MANUAL

  1. Music
    1. Downloading music
    2. Audio quality
      1. .opus trade-offs (sorry, Safari)
    3. Licensing
    4. Modules
    5. Composers
      1. Uncertainty
      2. The Outside World
    6. Capitalization
    7. Samples
    8. do u use ai???
  2. Website
    1. How?
    2. Why?
      1. Why is it so basic and Web 1.0-looking?
    3. Randomness
    4. Ads

1. Music

1.1. Downloading music

πŸ’œ Wisp: thank you for visiting WIBIFORTIS.ORG. you are able to freely stream and preview the tracks as much as you like. you can download any song you like for private or public listening use for the price of $0.00.

it's all free.

to download an individual track, right-click on the audio player (or the "(link)" text beside it) and click "save as".

to download an entire album in firefox-like browsers (and probably chrome), right-click somewhere in the page for the album, then click "save page as", and select "complete page". the album will be in the "[webpage title]_files" directory, along with the css stylesheet which you can delete. you can also use wget -r -np if you know what any of that means.
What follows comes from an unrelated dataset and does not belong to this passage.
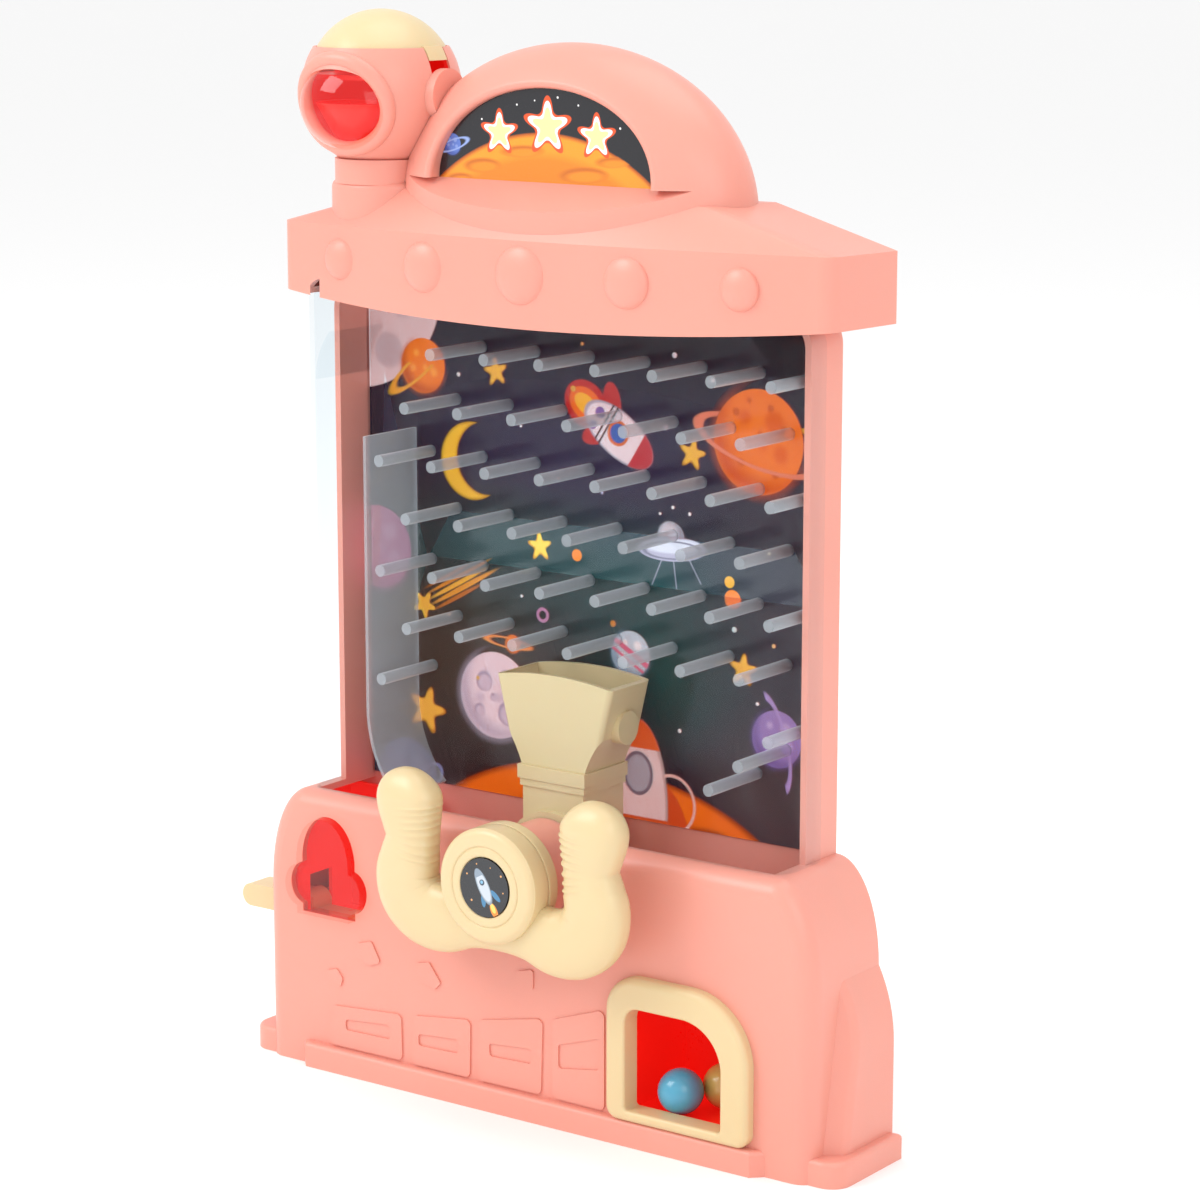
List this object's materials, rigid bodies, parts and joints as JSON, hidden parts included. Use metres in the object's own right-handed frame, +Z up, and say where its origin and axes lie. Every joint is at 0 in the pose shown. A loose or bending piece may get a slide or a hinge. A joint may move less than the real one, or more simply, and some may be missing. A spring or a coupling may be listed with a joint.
{
  "type": "pachinko machine",
  "caption": "Toy ball-drop machine: a clear-fronted pin field on a rocket base, with a steered catcher, ball outlet, side lever, saucer top and pressable astronaut head.",
  "frame": {"origin": "middle of the base's underside, on the table", "axes": "+Z up, -Y towards the player, +X to the player's right"},
  "size_m": [0.2515, 0.0727, 0.357],
  "materials": {
    "pink_shell": "satin moulded plastic",
    "cream_shell": "satin moulded plastic",
    "clear_plastic": "clear and glossy",
    "inner_white": "plain moulded plastic",
    "steel": "zinc plated",
    "backboard_print": "printed sheet",
    "marquee_print": "printed sheet",
    "badge_print": "printed sticker",
    "ball_blue": "glossy",
    "ball_yellow": "glossy"
  },
  "bodies": {
    "cabinet": {"backboard_print": "backboard_print", "base_front": "pink_shell", "base_plate": "pink_shell", "base_rear": "pink_shell", "base_screws": "steel", "brim_back": "pink_shell", "brim_shell": "pink_shell", "button_guide": "inner_white", "button_spring": "steel", "channel_divider": "clear_plastic", "clear_cover": "clear_plastic", "collector_ramp": "pink_shell", "corner_deflector": "clear_plastic", "dome_back": "pink_shell", "dome_shell": "pink_shell", "ear_cups": "pink_shell", "feed_tube": "inner_white", "helmet_front": "pink_shell", "helmet_rear": "pink_shell", "hopper_bowl": "inner_white", "launch_arc": "clear_plastic", "launch_chamber": "pink_shell", "lever_pin": "steel", "lever_spring": "steel", "marquee_print": "marquee_print", "outlet_frame": "cream_shell", "outlet_tray": "pink_shell", "peg_pins": "clear_plastic", "pin_plate": "clear_plastic", "playfield_shell": "pink_shell", "shaft_bush": "pink_shell", "side_ramp": "pink_shell", "torso": "pink_shell", "visor": "clear_plastic", "window_lens": "clear_plastic"},
    "steering": {"wheel_front": "cream_shell", "wheel_back": "cream_shell", "hub_badge": "badge_print", "wheel_screw": "steel", "steering_shaft": "steel", "catcher": "cream_shell"},
    "cap": {"cap_button": "cream_shell", "release_rod": "inner_white"},
    "gate": {"gate_slider": "inner_white"},
    "lever": {"side_lever": "cream_shell"},
    "blue_ball": {"ball_blue": "ball_blue"},
    "yellow_ball": {"ball_yellow": "ball_yellow"}
  },
  "joints": [
    {"name": "steering_turn", "type": "hinge", "parent": "cabinet", "child": "steering", "pos_m": [0.0045, 0, 0.0846], "axis": [0, 1, 0], "range_deg": [-32, 32]},
    {"name": "cap_press", "type": "slide", "parent": "cabinet", "child": "cap", "axis": [0, 0, -1], "range_m": [0, 0.004], "stiffness_N_per_m": 300, "springref_m": -0.003, "deforming": ["button_spring"]},
    {"name": "gate_slide", "type": "slide", "parent": "cabinet", "child": "gate", "axis": [0, 1, 0], "range_m": [0, 0.004]},
    {"name": "lever_flick", "type": "hinge", "parent": "cabinet", "child": "lever", "pos_m": [-0.104, -0.0027, 0.0516], "axis": [0, -1, 0], "range_deg": [0, 10], "stiffness_Nm_per_rad": 0.03, "springref_deg": -28.65},
    {"name": "blue_ball_out", "type": "slide", "parent": "cabinet", "child": "blue_ball", "axis": [0, -0.866, 0.5], "range_m": [0, 0.03]},
    {"name": "yellow_ball_roll", "type": "slide", "parent": "cabinet", "child": "yellow_ball", "axis": [0.68, -0.7332, 0], "range_m": [0, 0.012]}
  ],
  "couplings": [
    {"joint": "gate_slide", "follows": "cap_press", "ratio": 1}
  ]
}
(or you can just go to the album's Bandcamp page as listed right above the album description (where it's also free); can you tell we had dreams of making this site the primary way to listen to our albums?)
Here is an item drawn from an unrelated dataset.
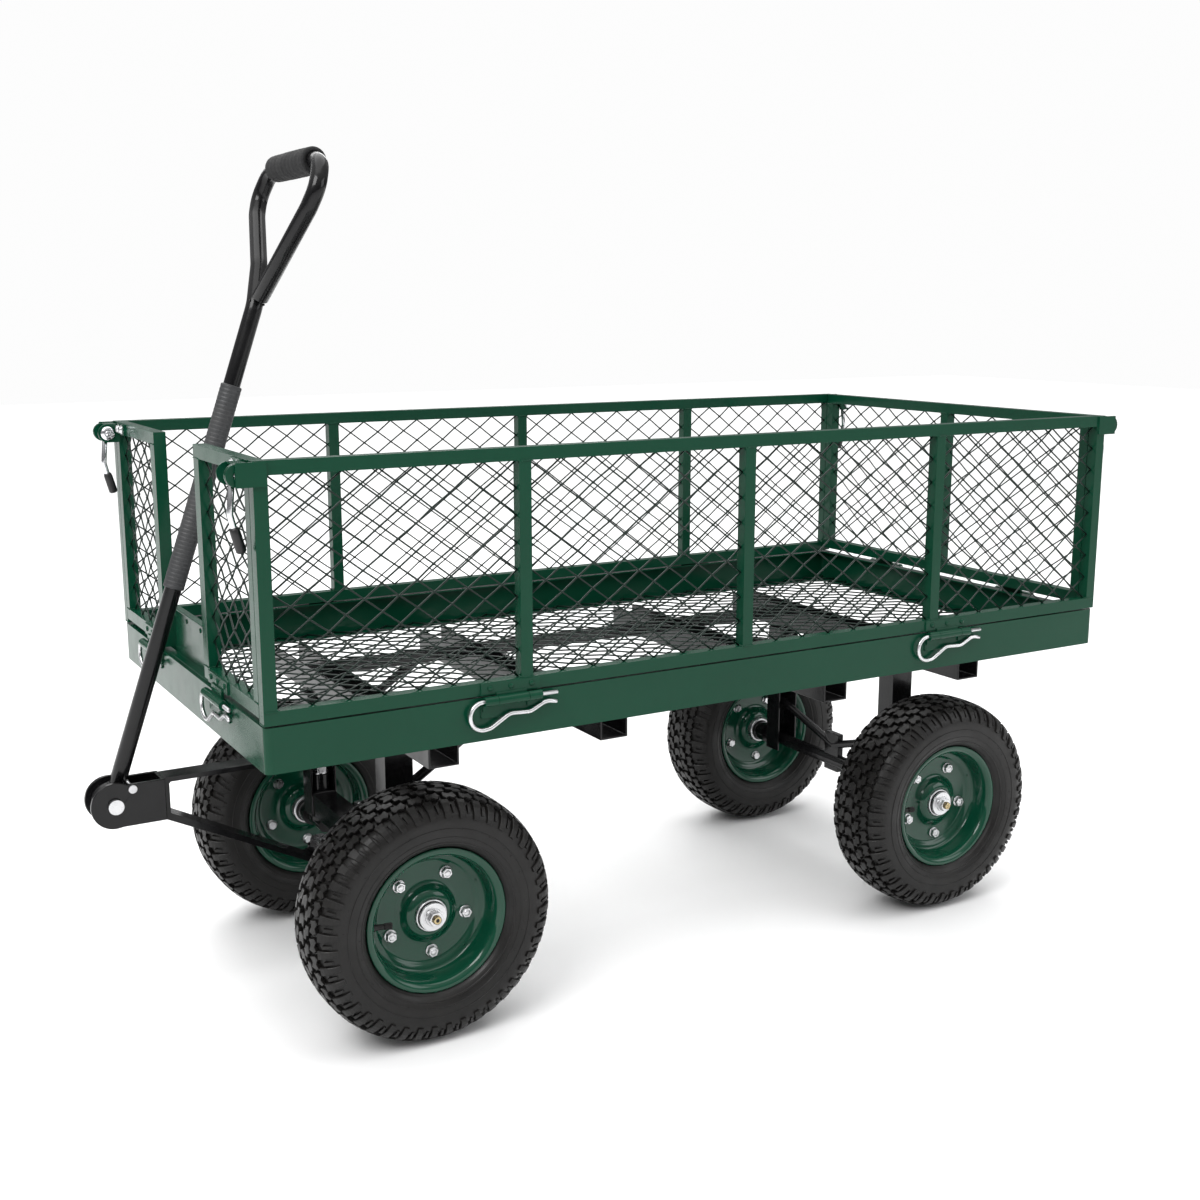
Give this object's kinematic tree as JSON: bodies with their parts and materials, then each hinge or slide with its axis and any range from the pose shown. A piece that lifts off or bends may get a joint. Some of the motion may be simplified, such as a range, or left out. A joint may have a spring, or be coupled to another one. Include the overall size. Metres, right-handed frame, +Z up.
{
  "type": "garden cart",
  "caption": "Four-wheeled garden cart with steerable front wheels, a pull handle and a mesh-floored tray whose mesh sides fold down.",
  "frame": {"origin": "on the ground, under the middle of the whole cart's bounding box", "axes": "+X towards the handle (forward), +Y to the cart's left, +Z up"},
  "size_m": [1.37, 0.634, 1.0313],
  "materials": {
    "green_paint": "gloss powder coat",
    "black_paint": "gloss",
    "zinc": "zinc plated",
    "chrome": "bright",
    "tyre_rubber": "matte",
    "grey_sleeve": "matte",
    "foam_grip": "matte foam"
  },
  "bodies": {
    "chassis": {"tray_rim": "green_paint", "tray_hinge_leaves": "green_paint", "notch_sill": "green_paint", "tray_floor": "green_paint", "cross_channels": "black_paint", "front_posts": "black_paint", "rear_posts": "black_paint", "front_beam": "black_paint", "steering_head": "black_paint", "steering_bolts": "zinc", "braces": "black_paint", "rear_axle": "black_paint", "rear_axle_nuts": "zinc"},
    "drawbar": {"drawbar_fork": "black_paint", "clevis": "black_paint", "handle_pivot_bolt": "zinc"},
    "handle": {"handle_tube": "black_paint", "handle_sleeve": "grey_sleeve", "handle_grip": "foam_grip"},
    "left_knuckle_body": {"left_knuckle": "black_paint", "left_knuckle_hardware": "zinc"},
    "right_knuckle_body": {"right_knuckle": "black_paint", "right_knuckle_hardware": "zinc"},
    "left_tie_rod_body": {"left_tie_rod": "black_paint"},
    "right_tie_rod_body": {"right_tie_rod": "black_paint"},
    "front_left_wheel": {"front_left_tyre": "tyre_rubber", "front_left_rim": "green_paint", "front_left_hub": "zinc"},
    "front_right_wheel": {"front_right_tyre": "tyre_rubber", "front_right_rim": "green_paint", "front_right_hub": "zinc"},
    "rear_left_wheel": {"rear_left_tyre": "tyre_rubber", "rear_left_rim": "green_paint", "rear_left_hub": "zinc"},
    "rear_right_wheel": {"rear_right_tyre": "tyre_rubber", "rear_right_rim": "green_paint", "rear_right_hub": "zinc"},
    "left_panel": {"left_panel_frame": "green_paint", "left_panel_mesh": "green_paint"},
    "right_panel": {"right_panel_frame": "green_paint", "right_panel_mesh": "green_paint"},
    "rear_panel": {"rear_panel_frame": "green_paint", "rear_panel_mesh": "green_paint"},
    "front_left_panel": {"front_left_frame": "green_paint", "front_left_mesh": "green_paint"},
    "front_right_panel": {"front_right_frame": "green_paint", "front_right_mesh": "green_paint"},
    "front_left_latch_body": {"front_left_latch": "chrome"},
    "front_right_latch_body": {"front_right_latch": "chrome"},
    "rear_left_latch_body": {"rear_left_latch": "chrome"},
    "rear_right_latch_body": {"rear_right_latch": "chrome"},
    "left_front_clip_body": {"left_front_clip": "zinc"},
    "left_rear_clip_body": {"left_rear_clip": "zinc"},
    "right_front_clip_body": {"right_front_clip": "zinc"},
    "right_rear_clip_body": {"right_rear_clip": "zinc"},
    "front_left_clip_body": {"front_left_clip": "zinc"},
    "front_right_clip_body": {"front_right_clip": "zinc"},
    "rear_left_clip_body": {"rear_left_clip": "zinc"},
    "rear_right_clip_body": {"rear_right_clip": "zinc"}
  },
  "joints": [
    {"name": "steer", "type": "hinge", "parent": "chassis", "child": "drawbar", "pos_m": [0.402, 0, 0.23], "axis": [0, 0, 1], "range_deg": [-18, 18]},
    {"name": "left_knuckle_turn", "type": "hinge", "parent": "chassis", "child": "left_knuckle_body", "pos_m": [0.352, 0.136, 0.19], "axis": [0, 0, 1], "range_deg": [-18, 18]},
    {"name": "right_knuckle_turn", "type": "hinge", "parent": "chassis", "child": "right_knuckle_body", "pos_m": [0.352, -0.136, 0.19], "axis": [0, 0, 1], "range_deg": [-18, 18]},
    {"name": "left_tie_rod_turn", "type": "hinge", "parent": "drawbar", "child": "left_tie_rod_body", "pos_m": [0.342, 0.012, 0.153], "axis": [0, 0, 1], "range_deg": [-18, 18]},
    {"name": "right_tie_rod_turn", "type": "hinge", "parent": "drawbar", "child": "right_tie_rod_body", "pos_m": [0.342, -0.012, 0.153], "axis": [0, 0, 1], "range_deg": [-18, 18]},
    {"name": "handle_swing", "type": "hinge", "parent": "drawbar", "child": "handle", "pos_m": [0.657, 0, 0.274], "axis": [0, 1, 0], "range_deg": [0, 126]},
    {"name": "front_left_wheel_spin", "type": "hinge", "parent": "left_knuckle_body", "child": "front_left_wheel", "pos_m": [0.352, 0.218, 0.152], "axis": [0, 1, 0], "continuous": true},
    {"name": "front_right_wheel_spin", "type": "hinge", "parent": "right_knuckle_body", "child": "front_right_wheel", "pos_m": [0.352, -0.218, 0.152], "axis": [0, 1, 0], "continuous": true},
    {"name": "rear_left_wheel_spin", "type": "hinge", "parent": "chassis", "child": "rear_left_wheel", "pos_m": [-0.442, 0.218, 0.152], "axis": [0, 1, 0], "continuous": true},
    {"name": "rear_right_wheel_spin", "type": "hinge", "parent": "chassis", "child": "rear_right_wheel", "pos_m": [-0.442, -0.218, 0.152], "axis": [0, 1, 0], "continuous": true},
    {"name": "left_panel_fold", "type": "hinge", "parent": "chassis", "child": "left_panel", "pos_m": [-0.048, 0.3115, 0.4225], "axis": [-1, 0, 0], "range_deg": [0, 175]},
    {"name": "right_panel_fold", "type": "hinge", "parent": "chassis", "child": "right_panel", "pos_m": [-0.048, -0.3115, 0.4225], "axis": [1, 0, 0], "range_deg": [0, 175]},
    {"name": "rear_panel_fold", "type": "hinge", "parent": "chassis", "child": "rear_panel", "pos_m": [-0.6645, 0, 0.4225], "axis": [0, -1, 0], "range_deg": [0, 175]},
    {"name": "front_left_panel_fold", "type": "hinge", "parent": "chassis", "child": "front_left_panel", "pos_m": [0.5685, 0.188, 0.4225], "axis": [0, 1, 0], "range_deg": [0, 175]},
    {"name": "front_right_panel_fold", "type": "hinge", "parent": "chassis", "child": "front_right_panel", "pos_m": [0.5685, -0.188, 0.4225], "axis": [0, 1, 0], "range_deg": [0, 175]},
    {"name": "front_left_latch_turn", "type": "hinge", "parent": "front_left_panel", "child": "front_left_latch_body", "pos_m": [0.577, 0.285, 0.688], "axis": [0, -1, 0], "range_deg": [0, 100]},
    {"name": "front_right_latch_turn", "type": "hinge", "parent": "front_right_panel", "child": "front_right_latch_body", "pos_m": [0.577, -0.285, 0.688], "axis": [0, -1, 0], "range_deg": [0, 100]},
    {"name": "rear_left_latch_turn", "type": "hinge", "parent": "rear_panel", "child": "rear_left_latch_body", "pos_m": [-0.673, 0.285, 0.688], "axis": [0, 1, 0], "range_deg": [0, 100]},
    {"name": "rear_right_latch_turn", "type": "hinge", "parent": "rear_panel", "child": "rear_right_latch_body", "pos_m": [-0.673, -0.285, 0.688], "axis": [0, 1, 0], "range_deg": [0, 100]},
    {"name": "left_front_clip_pull", "type": "slide", "parent": "chassis", "child": "left_front_clip_body", "axis": [1, 0, 0], "range_m": [0, 0.095]},
    {"name": "left_rear_clip_pull", "type": "slide", "parent": "chassis", "child": "left_rear_clip_body", "axis": [1, 0, 0], "range_m": [0, 0.095]},
    {"name": "right_front_clip_pull", "type": "slide", "parent": "chassis", "child": "right_front_clip_body", "axis": [1, 0, 0], "range_m": [0, 0.095]},
    {"name": "right_rear_clip_pull", "type": "slide", "parent": "chassis", "child": "right_rear_clip_body", "axis": [1, 0, 0], "range_m": [0, 0.095]},
    {"name": "front_left_clip_pull", "type": "slide", "parent": "chassis", "child": "front_left_clip_body", "axis": [0, -1, 0], "range_m": [0, 0.095]},
    {"name": "front_right_clip_pull", "type": "slide", "parent": "chassis", "child": "front_right_clip_body", "axis": [0, -1, 0], "range_m": [0, 0.095]},
    {"name": "rear_left_clip_pull", "type": "slide", "parent": "chassis", "child": "rear_left_clip_body", "axis": [0, 1, 0], "range_m": [0, 0.095]},
    {"name": "rear_right_clip_pull", "type": "slide", "parent": "chassis", "child": "rear_right_clip_body", "axis": [0, 1, 0], "range_m": [0, 0.095]}
  ],
  "couplings": [
    {"joint": "left_knuckle_turn", "follows": "steer", "ratio": 1},
    {"joint": "right_knuckle_turn", "follows": "steer", "ratio": 1},
    {"joint": "left_tie_rod_turn", "follows": "steer", "ratio": -1},
    {"joint": "right_tie_rod_turn", "follows": "steer", "ratio": -1}
  ]
}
you'll notice the filenames all have underscores_instead_of_spaces and have most punctuation stripped out. this is because firefox-like browsers' "save page as" feature saves all files with url-sanitized filenames, so including spaces and whatnot in the filenames would%20result%20in%20this%20gunk%20being%20everywhere. the filenames are also limited to 64 characters because we were already in the "maximum compatibility" mindset and we felt a little paranoid.
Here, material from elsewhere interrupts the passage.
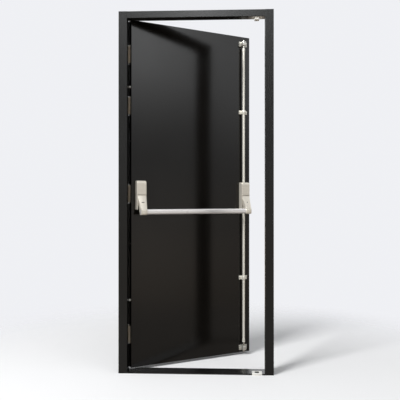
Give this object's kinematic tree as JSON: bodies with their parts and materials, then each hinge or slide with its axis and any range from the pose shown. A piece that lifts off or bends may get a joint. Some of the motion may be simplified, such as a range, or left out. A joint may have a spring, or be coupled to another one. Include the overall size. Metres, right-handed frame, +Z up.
{
  "type": "fire exit door with frame",
  "caption": "Black steel outward-opening single leaf in its frame, with a silver push-bar panic device, vertical rods, butt hinges and dog bolts.",
  "frame": {"origin": "bottom centre of the frame, at the middle of its depth, on the underside of the threshold", "axes": "+X to the right seen from inside, +Y outwards (the side the leaf opens to), +Z up"},
  "size_m": [0.895, 0.5135, 2.095],
  "materials": {
    "frame_paint": "semi-gloss black powder coat",
    "threshold_paint": "semi-gloss black powder coat",
    "leaf_paint": "satin black powder coat",
    "seal_rubber": "matt black rubber",
    "hinge_steel": "satin stainless steel",
    "screw_steel": "bright zinc plate",
    "plate_steel": "zinc-coated sheet",
    "core_board": "paper honeycomb",
    "dog_bolt_steel": "turned bright steel",
    "plug_plastic": "black plastic",
    "device_silver": "silver paint on a zinc casting",
    "bar_silver": "silver paint on steel tube",
    "rod_silver": "silver paint on steel tube",
    "bracket_silver": "silver paint on a zinc casting",
    "bolt_steel": "bright steel",
    "strike_steel": "bright zinc plate"
  },
  "bodies": {
    "frame": {"hinge_jamb": "frame_paint", "lock_jamb": "frame_paint", "frame_head": "frame_paint", "threshold": "threshold_paint", "frame_seal": "seal_rubber", "top_strike": "strike_steel", "bottom_strike": "strike_steel", "strike_screws": "screw_steel", "frame_hinge_plates": "plate_steel", "frame_hinge_screws": "screw_steel", "hinge_1_frame_flap": "hinge_steel", "hinge_2_frame_flap": "hinge_steel", "hinge_3_frame_flap": "hinge_steel", "hinge_4_frame_flap": "hinge_steel"},
    "leaf": {"leaf_inner_skin": "leaf_paint", "leaf_outer_skin": "leaf_paint", "leaf_core": "core_board", "hinge_stile": "plate_steel", "lock_stile": "plate_steel", "top_rail": "plate_steel", "bottom_rail": "plate_steel", "leaf_hinge_plates": "plate_steel", "leaf_hinge_screws": "screw_steel", "dog_bolts": "dog_bolt_steel", "edge_plugs": "plug_plastic", "inactive_backplate": "plate_steel", "active_backplate": "plate_steel", "inactive_cover": "device_silver", "active_cover": "device_silver", "inactive_pivot_pin": "bolt_steel", "active_pivot_pin": "bolt_steel", "backplate_screws": "screw_steel", "guide_screws": "screw_steel", "upper_rod_guide": "bracket_silver", "lower_rod_guide": "bracket_silver", "upper_bolt_bracket": "bracket_silver", "lower_bolt_bracket": "bracket_silver", "hinge_1_leaf_flap": "hinge_steel", "hinge_1_pin": "hinge_steel", "hinge_2_leaf_flap": "hinge_steel", "hinge_2_pin": "hinge_steel", "hinge_3_leaf_flap": "hinge_steel", "hinge_3_pin": "hinge_steel", "hinge_4_leaf_flap": "hinge_steel", "hinge_4_pin": "hinge_steel"},
    "push_bar": {"inactive_arm": "device_silver", "active_arm": "device_silver", "push_bar_tube": "bar_silver", "push_bar_caps": "bar_silver"},
    "upper_bolt": {"upper_rod_carrier": "bolt_steel", "upper_rod": "rod_silver", "upper_bolt": "bolt_steel"},
    "lower_bolt": {"lower_rod_carrier": "bolt_steel", "lower_rod": "rod_silver", "lower_bolt": "bolt_steel"}
  },
  "joints": [
    {"name": "leaf_swing", "type": "hinge", "parent": "frame", "child": "leaf", "pos_m": [-0.411, 0.0545, 0], "axis": [0, 0, 1], "range_deg": [-30, 150]},
    {"name": "push_bar_press", "type": "hinge", "parent": "leaf", "child": "push_bar", "pos_m": [-0.01583, 0.19605, 1.025], "axis": [0.866, 0.5, 0], "range_deg": [-20, 8]},
    {"name": "upper_bolt_slide", "type": "slide", "parent": "leaf", "child": "upper_bolt", "axis": [0, 0, 1], "range_m": [-0.0056, 0.01397]},
    {"name": "lower_bolt_slide", "type": "slide", "parent": "leaf", "child": "lower_bolt", "axis": [0, 0, 1], "range_m": [-0.01397, 0.0056]}
  ],
  "couplings": [
    {"joint": "upper_bolt_slide", "follows": "push_bar_press", "m_per_rad": -0.04},
    {"joint": "lower_bolt_slide", "follows": "push_bar_press", "m_per_rad": 0.04}
  ]
}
for filesize reasons the songs do not come with embedded artwork; all relevant artwork comes with the album page and you can manually embed it if you want (though most music players should recognize "cover.png" or "cover.jpg" in the same folder as an audio file to be that song's cover art)

filenames are prefixed with disc numbers whenever the album consists of multiple discs. if the album only apparently contains 1 disc but you notice a disc number prefix, look closer at the original page.

1.2. Audio quality

πŸ’œ Wisp: all audio on WIBIFORTIS.ORG is exported to Opus format with a target bitrate of 128kbps, which is generally agreed to be transparent (meaning you're unlikely to be able to hear the difference between it and the much larger original files). in practice the opus codec likes to go above or below the specified bitrate sometimes if it... uh... thinks it knows what you want better than you do? i dunno. maybe it does.

if you are a hardcore audiophile you can click the "bandcamp" link on any album to annex the original lossless files. however if you are a hardcore audiophile you should have further gripes aside from availability of lossless downloads; e.g. most live recordings are done on our iphone through the "voice memos" app and are only ever as high-fidelity as 64kbps aac, and most of the stereo balance in our songs is fucked up because our hearing isn't as full in our right ear.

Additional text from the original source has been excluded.